Now, over 50 headless skeletons have been discovered in one of the oldest cemeteries of the Pacific islands, belonging to a complex society of seafarers, the Lapita people. They are believed by some to be the ancestors of the Polynesians, and the new research sheds light on the issue of whether these people were isolated islanders or kept contact with remote Lapita tribes, either for finding marriage partners, or just to maintain social connections.
The results have been published in the October issue of the journal American Antiquity.

"The real question is did they live in isolation or did they keep in communication with the islands that might have been further back in their ancestry, because they generally spread from west to east across the Pacific," said lead author Alex Bentley, an anthropologist at Durham University in the UK.

The 3,000-year-old individuals were dug in 2003 on Efate Island (Vanuatu). Of the headless skeletons, only one man had three skulls located on his chest. In the last half century, over 200 Lapita sites have been discovered, but none contained more than 20 individuals. "This site is that much more extraordinary due to the fact that it is the earliest and by far the largest cemetery ever found in the Pacific.
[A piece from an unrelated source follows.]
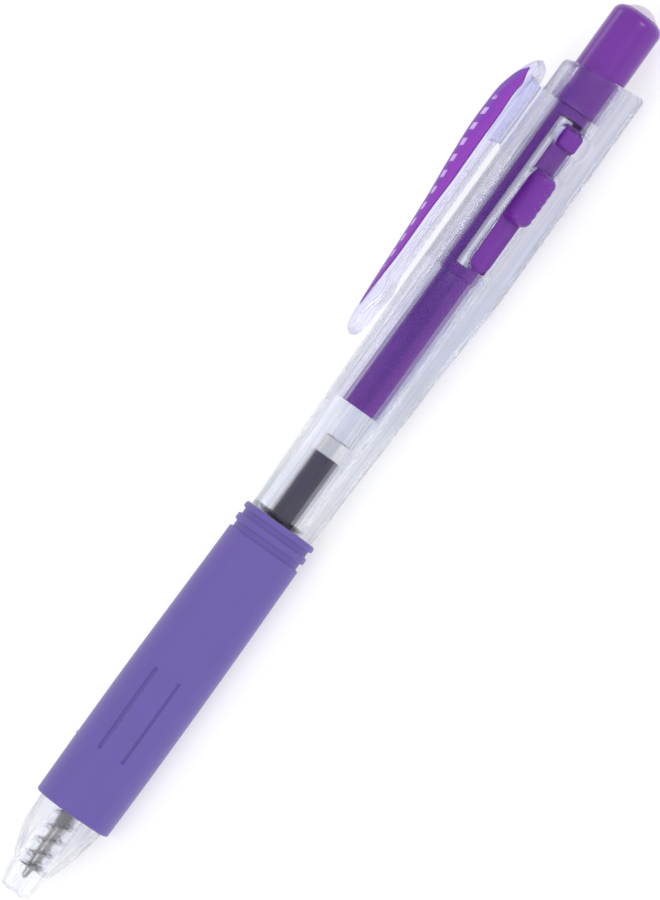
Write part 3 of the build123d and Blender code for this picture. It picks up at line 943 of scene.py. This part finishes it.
def grip_walls(x, angle):
    """Grip: rounded triangle, necked between the ribs, grooved in pairs, rounded at its edges.

    Each neck, edge and groove takes its depth off the radius; a small bead ends each groove.
    """
    face = curve(GRIP_FACE, x)
    corner = curve(GRIP_CORNER, x)
    radius = triangle_radius(angle, face, corner)
    for a, b in GRIP_NECKS:
        necked = np.clip((x - a) / NECK_EDGE, 0, 1) * np.clip((b - x) / NECK_EDGE, 0, 1)
        radius = radius - NECK_DEPTH * necked
    for edge in (GRIP_FACE[0][0], GRIP_FACE[-1][0]):
        near = np.clip(np.abs(x - edge) / GRIP_ROUND, 0, 1)
        radius = radius - GRIP_ROUND * (1 - quarter_round(near))
    run = np.clip(x, GRIP_GROOVE[0] + 0.3, GRIP_GROOVE[1] - 0.3)
    for direction in GRIP_GROOVE_SIDES:
        turn = angle - radians(WINDOW_SIDE - direction)
        side = radius * np.sin(turn)
        ahead = np.cos(turn) > 0.5
        for offset in GROOVE_OFFSETS:
            groove = np.hypot(x - run, side - offset)
            bead = np.hypot(x - GRIP_GROOVE[0] + 0.2, side - offset)
            radius = radius - ahead * GROOVE_DEPTH * (1 - smooth_step(*GROOVE_EDGE, groove))
            radius = radius + ahead * BEAD_HEIGHT * (1 - smooth_step(*BEAD_EDGE, bead))
    inner = np.full_like(radius, CORE_R + 0.01)
    return polar(x, radius, angle, WINDOW_SIDE), polar(x, inner, angle, WINDOW_SIDE)


def grip_columns():
    """Angles that lie closer together along the grooves.

    Their density is 1 plus 5.5 exp(-(distance / 0.075)^2) for each groove.
    """
    dense = np.linspace(-np.pi, np.pi, 7201)
    weight = np.ones_like(dense)
    for direction in GRIP_GROOVE_SIDES:
        for offset in GROOVE_OFFSETS:
            turn = radians(WINDOW_SIDE - direction) + np.arcsin(offset / 5.6)
            near = np.angle(np.exp(1j * (dense - turn)))
            weight = weight + 5.5 * np.exp(-(near / 0.075)**2)
    total = np.concatenate([[0], np.cumsum((weight[1:] + weight[:-1]) / 2)])
    return np.interp(np.linspace(0, 1, 300, endpoint=False), total / total[-1], dense)


def make_grip(material):
    """The rubber grip, from its radius over a grid of stations and angles."""
    x, angle = np.meshgrid(stations(GRIP_ROWS), grip_columns(), indexing="ij")
    return shell("soft_grip", *grip_walls(x, angle), material, sharp=50.0)


SPRING_START = 3.75
SPRING_END = 28.55
SPRING_R = 1.40
SPRING_WIRE = 0.14
SPRING_TURNS = 14.0


def make_spring(material):
    """Coil whose pitch closes up towards both ends: x is the running sum of the pitch."""
    t = np.linspace(0, 1, int(SPRING_TURNS * 26))
    pitch = 0.17 + smooth_step(0.06, 0.14, t) * (1 - smooth_step(0.86, 0.94, t))
    x = np.concatenate([[0], np.cumsum((pitch[1:] + pitch[:-1]) / 2)])
    x = SPRING_START + SPRING_WIRE + x / x[-1] * (SPRING_END - SPRING_START - 2 * SPRING_WIRE)
    angle = 2 * np.pi * SPRING_TURNS * t
    return helix_tube("coil_spring", x, SPRING_R, angle, SPRING_WIRE, material)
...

The excellent preservation and large number of burials, now up to 60 individuals, is giving us a first real chance to study this early colonizing population," said co-author Stuart Bedford of the Australian National University.
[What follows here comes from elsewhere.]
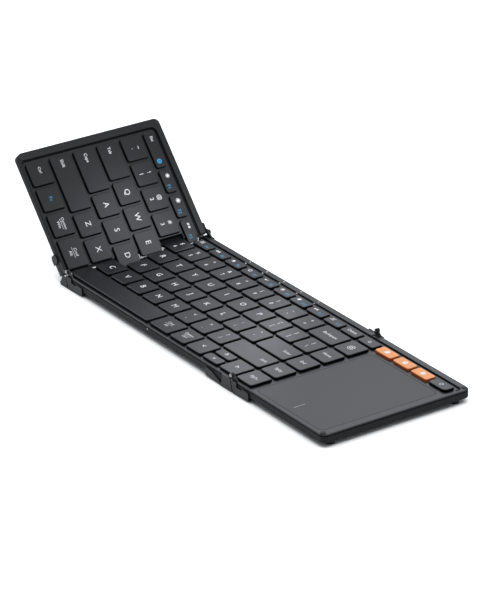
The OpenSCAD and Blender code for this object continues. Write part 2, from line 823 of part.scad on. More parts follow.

Oxygen isotope analyses from the teeth of 17 of the headless skeletons revealed their diet. "The researchers found four Lapita individuals who were buried facing south, unlike the others, and whose isotope levels were significantly different from the others, possibly indicating a small group of immigrants who traveled from hundreds of miles away," said Bentley.

Their isotope ratio corresponded to a more terrestrial alimentation, unlike the sea-based diet of the other islanders' skeletons. "There's no way they could be from East Asia. Most likely they were from maybe as far away as New Guinea," Bentley told LiveScience. "The Lapita expansion had already reached New Guinea by the time Vanuatu was settled."

The man with three skulls on his chest, dubbed TEO 10E, was from amongst the "immigrants", but the skulls on his chest belonged to local individuals. The Lapita first buried the dead head-attached, and later, after only the bones remained from the corpse, they removed the skulls, preserved in shrines. "It is a sign of veneration of the senior individual. The skulls of all those buried were removed during the mortuary process and presumably curated somewhere. Upon the death and burial of TEO 10E, these three skulls were retrieved and placed on his chest." said Bedford.

Locals buried alongside the newcomers means that particular individual was greatly respected amongst the Lapita population. "The curious burials among the identified group of prehistoric Pacific mariners, who were among the best navigators on earth for the next 3,000 years, indicate they were admired by the locals for their amazing long-distance traveling abilities. Maybe these guys were maintaining specific contacts with specific other communities as opposed to just coming in willy-nilly from here and there.", Bentley added.